Abstract

Wind speed forecasting is of great significance for wind farm management and safe integration into electric power grid. As wind speed is characterized by high autocorrelation and inherent volatility, it is difficult to predict with a single model. The aim of this study is to develop a new hybrid model for predicting the short wind speed at 1h intervals up to 5h based on wavelet packet decomposition, crisscross optimization algorithm and artificial neural networks. In the data pre-processing phase, the wavelet packet technique is used to decompose the original wind speed series into subseries. For each transformed components with different frequency sub-bands, the back-propagation neural network optimized by crisscross optimization algorithm is employed to predict the multi-step ahead wind speed. The eventual predicted results are obtained through aggregate calculation.
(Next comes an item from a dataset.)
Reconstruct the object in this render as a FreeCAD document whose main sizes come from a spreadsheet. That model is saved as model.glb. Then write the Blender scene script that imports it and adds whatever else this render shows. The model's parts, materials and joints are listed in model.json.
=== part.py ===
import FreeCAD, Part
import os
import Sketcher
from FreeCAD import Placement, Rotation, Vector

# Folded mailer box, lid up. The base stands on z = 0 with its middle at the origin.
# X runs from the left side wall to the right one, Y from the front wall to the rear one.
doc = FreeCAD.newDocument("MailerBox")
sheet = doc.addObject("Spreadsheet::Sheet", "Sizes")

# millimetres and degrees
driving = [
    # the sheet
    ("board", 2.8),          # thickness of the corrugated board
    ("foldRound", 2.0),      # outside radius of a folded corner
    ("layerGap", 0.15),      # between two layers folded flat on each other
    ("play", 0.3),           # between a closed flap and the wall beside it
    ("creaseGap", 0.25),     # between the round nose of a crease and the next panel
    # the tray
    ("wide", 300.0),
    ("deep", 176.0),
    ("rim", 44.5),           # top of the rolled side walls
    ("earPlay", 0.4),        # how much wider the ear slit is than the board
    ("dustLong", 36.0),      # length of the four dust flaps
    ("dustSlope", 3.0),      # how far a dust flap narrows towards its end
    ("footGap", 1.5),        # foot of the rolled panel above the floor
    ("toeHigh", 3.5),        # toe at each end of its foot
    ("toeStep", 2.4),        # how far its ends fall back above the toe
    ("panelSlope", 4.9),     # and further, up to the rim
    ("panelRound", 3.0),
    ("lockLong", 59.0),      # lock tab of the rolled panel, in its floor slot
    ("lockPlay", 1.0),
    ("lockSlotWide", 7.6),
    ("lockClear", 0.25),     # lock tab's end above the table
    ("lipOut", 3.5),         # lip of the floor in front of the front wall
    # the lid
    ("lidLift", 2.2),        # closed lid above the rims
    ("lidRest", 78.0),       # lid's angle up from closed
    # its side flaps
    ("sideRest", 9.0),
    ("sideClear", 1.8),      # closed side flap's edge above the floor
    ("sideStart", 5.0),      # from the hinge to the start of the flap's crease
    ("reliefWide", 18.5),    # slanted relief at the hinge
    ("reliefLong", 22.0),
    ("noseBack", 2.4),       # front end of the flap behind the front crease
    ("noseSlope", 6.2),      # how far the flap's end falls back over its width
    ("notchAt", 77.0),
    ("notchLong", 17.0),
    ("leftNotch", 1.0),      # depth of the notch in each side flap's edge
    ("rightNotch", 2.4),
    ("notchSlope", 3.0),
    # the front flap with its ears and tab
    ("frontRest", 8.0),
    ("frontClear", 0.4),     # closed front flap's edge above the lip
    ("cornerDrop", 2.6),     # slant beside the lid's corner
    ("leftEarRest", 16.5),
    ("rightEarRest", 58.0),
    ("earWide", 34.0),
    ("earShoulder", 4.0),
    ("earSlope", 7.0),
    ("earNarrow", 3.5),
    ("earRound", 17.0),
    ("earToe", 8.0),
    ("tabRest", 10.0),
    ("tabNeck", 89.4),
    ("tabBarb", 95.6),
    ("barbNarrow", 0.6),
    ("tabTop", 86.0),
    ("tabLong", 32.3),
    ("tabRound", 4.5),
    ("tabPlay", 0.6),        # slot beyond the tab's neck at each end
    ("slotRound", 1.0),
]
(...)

To validate the effectiveness of the proposed approach, two wind speed series collected from a wind observation station located in the Netherlands are used to do the multi-step wind speed forecasting. To reduce the statistical errors, all forecasting methods are executed 50 times independently. The results of this study show that: (1) the proposed crisscross optimization algorithm has significant advantage over the back-propagation algorithm and particle swarm optimization in addressing the prematurity problems when applied to train the neural network. (2) Compared with the previous hybrid models used in this study, the proposed hybrid model consistently has the minimum mean absolute percentage error regardless of one-step, three-step or five-step prediction.